TO BE DONE: Locate every line in the material below that has the word "scene". Copy each of those lines.
--- Begin GIVEN DATA ---
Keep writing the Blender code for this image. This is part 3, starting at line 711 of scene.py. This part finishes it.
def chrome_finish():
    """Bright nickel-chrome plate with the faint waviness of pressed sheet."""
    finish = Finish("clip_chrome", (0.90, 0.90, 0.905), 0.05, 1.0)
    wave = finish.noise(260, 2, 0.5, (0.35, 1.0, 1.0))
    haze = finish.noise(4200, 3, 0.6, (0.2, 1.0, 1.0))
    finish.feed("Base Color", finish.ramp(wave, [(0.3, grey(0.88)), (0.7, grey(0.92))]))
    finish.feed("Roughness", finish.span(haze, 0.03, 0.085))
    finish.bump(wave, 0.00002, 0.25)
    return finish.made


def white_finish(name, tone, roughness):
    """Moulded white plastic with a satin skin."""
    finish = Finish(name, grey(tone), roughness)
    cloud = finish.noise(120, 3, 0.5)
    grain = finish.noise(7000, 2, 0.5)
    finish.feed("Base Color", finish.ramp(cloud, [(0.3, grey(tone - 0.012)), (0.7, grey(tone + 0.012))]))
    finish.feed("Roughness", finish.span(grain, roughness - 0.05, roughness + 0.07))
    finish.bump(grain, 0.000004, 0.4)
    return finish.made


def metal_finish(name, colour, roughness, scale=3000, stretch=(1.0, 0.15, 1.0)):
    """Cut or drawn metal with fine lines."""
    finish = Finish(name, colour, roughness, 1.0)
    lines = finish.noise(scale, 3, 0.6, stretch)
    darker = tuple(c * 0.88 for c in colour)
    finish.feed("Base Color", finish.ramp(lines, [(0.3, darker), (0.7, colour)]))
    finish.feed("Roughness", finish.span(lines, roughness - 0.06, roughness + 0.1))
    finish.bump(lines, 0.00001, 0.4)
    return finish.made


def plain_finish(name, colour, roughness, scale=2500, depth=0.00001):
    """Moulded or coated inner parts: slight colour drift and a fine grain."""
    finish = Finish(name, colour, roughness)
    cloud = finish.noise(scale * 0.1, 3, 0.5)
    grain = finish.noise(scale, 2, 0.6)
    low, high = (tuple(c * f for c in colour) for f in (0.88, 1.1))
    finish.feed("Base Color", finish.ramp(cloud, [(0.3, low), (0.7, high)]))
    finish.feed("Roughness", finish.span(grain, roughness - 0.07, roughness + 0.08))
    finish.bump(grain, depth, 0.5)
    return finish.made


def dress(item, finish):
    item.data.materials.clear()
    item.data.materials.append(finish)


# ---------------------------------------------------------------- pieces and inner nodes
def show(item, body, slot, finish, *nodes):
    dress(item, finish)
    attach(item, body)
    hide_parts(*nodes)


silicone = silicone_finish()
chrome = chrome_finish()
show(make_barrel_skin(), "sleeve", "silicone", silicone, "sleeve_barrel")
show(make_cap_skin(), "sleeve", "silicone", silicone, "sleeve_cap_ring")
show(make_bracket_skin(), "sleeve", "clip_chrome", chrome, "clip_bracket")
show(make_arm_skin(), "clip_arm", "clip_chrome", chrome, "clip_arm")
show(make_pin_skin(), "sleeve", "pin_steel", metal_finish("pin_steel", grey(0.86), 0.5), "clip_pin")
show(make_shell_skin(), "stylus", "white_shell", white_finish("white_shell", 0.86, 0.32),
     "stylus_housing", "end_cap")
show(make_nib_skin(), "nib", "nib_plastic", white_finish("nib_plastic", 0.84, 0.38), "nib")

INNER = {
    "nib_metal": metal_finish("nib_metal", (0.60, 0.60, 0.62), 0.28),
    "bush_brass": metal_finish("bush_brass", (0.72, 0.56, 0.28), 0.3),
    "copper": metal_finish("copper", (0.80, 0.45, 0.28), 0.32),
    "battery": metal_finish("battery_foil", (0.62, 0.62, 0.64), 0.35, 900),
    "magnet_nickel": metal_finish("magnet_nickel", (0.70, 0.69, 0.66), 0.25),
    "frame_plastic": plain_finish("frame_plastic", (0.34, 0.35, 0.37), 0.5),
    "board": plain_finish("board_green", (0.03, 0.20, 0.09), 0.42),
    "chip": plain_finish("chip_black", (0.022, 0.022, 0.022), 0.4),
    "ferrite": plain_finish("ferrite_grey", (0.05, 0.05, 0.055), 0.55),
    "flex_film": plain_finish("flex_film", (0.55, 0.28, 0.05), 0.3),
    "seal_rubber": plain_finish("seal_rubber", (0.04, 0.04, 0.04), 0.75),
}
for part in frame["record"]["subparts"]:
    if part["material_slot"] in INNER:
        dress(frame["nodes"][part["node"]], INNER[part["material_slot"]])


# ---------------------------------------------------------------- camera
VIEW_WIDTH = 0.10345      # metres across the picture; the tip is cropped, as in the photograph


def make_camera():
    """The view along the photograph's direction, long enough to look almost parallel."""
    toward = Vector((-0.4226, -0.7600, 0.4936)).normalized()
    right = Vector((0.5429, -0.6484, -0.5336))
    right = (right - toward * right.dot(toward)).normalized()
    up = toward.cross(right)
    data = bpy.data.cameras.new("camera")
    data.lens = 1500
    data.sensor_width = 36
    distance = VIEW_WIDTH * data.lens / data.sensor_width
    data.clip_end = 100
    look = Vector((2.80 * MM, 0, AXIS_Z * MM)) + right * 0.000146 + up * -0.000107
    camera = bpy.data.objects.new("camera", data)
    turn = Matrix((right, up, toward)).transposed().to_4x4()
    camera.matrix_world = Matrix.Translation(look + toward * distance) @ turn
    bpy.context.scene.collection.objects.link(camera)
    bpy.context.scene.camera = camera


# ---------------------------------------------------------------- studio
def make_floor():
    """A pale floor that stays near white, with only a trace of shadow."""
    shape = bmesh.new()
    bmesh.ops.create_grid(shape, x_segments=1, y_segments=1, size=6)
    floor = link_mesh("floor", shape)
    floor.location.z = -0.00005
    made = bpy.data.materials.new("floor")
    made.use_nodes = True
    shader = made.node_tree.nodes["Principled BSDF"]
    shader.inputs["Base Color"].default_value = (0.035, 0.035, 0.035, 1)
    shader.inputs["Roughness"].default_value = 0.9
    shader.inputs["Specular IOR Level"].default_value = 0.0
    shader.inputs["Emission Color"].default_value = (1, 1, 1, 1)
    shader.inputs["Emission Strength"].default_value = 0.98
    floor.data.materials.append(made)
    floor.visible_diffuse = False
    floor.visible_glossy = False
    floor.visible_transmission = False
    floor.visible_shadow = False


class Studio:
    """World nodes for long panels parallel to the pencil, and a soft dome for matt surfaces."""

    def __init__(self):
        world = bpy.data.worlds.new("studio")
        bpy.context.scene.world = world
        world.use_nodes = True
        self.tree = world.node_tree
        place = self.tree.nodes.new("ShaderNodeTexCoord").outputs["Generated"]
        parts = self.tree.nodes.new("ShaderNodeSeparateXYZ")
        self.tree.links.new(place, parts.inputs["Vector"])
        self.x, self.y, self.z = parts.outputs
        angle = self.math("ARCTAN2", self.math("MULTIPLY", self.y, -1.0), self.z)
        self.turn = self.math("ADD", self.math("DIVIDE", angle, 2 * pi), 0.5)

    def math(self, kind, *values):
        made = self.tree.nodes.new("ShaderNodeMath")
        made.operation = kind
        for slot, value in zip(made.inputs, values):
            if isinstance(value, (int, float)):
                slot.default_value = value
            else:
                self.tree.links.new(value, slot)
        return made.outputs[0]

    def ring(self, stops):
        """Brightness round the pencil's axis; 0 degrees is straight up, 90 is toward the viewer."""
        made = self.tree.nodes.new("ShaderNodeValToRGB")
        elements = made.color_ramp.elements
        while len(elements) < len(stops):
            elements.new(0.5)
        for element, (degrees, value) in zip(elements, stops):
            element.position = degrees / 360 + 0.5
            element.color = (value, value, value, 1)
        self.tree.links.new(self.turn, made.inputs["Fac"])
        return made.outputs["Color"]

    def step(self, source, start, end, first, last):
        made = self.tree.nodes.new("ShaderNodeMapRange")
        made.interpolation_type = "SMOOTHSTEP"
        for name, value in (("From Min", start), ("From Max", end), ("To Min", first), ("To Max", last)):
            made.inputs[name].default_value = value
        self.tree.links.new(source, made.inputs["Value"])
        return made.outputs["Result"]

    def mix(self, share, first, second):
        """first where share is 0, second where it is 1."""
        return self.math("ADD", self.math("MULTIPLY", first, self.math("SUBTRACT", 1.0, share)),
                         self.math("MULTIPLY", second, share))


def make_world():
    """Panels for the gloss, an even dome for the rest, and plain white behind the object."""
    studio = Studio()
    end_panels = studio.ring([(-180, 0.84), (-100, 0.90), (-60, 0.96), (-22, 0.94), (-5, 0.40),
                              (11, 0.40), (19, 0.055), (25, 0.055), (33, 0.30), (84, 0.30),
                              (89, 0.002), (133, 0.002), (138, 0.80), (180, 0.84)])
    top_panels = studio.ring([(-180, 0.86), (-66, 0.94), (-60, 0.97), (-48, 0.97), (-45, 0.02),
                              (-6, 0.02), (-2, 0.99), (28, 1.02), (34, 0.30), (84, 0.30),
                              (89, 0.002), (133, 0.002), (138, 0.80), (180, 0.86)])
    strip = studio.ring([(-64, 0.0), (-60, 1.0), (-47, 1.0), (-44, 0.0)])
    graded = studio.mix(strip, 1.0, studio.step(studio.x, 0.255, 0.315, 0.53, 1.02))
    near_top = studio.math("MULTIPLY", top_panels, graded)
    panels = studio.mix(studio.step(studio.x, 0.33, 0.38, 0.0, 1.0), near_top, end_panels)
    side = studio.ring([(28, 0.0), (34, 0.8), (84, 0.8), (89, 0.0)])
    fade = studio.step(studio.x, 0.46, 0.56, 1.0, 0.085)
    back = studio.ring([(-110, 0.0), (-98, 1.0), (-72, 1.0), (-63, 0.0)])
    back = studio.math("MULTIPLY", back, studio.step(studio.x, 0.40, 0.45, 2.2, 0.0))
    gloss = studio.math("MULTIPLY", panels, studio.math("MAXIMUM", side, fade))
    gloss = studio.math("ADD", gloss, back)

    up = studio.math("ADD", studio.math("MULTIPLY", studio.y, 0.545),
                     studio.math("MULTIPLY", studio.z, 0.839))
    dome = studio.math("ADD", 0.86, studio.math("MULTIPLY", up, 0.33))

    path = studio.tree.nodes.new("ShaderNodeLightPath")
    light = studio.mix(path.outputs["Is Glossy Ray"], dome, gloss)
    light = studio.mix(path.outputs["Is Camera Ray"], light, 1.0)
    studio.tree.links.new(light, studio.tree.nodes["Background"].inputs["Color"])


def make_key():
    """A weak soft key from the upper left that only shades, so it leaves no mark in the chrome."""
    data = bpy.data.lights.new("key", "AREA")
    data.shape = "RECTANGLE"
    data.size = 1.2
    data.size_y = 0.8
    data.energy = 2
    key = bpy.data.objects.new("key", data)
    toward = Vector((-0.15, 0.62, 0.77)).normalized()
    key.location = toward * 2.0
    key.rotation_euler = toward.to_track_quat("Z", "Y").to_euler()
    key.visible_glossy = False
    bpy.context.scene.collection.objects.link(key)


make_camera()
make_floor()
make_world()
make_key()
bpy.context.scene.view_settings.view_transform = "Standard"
--- End GIVEN DATA ---
THE REPLY:
Keep writing the Blender code for this image. This is part 3, starting at line 711 of scene.py. This part finishes it.
    bpy.context.scene.collection.objects.link(camera)
    bpy.context.scene.camera = camera
        bpy.context.scene.world = world
    bpy.context.scene.collection.objects.link(key)
bpy.context.scene.view_settings.view_transform = "Standard"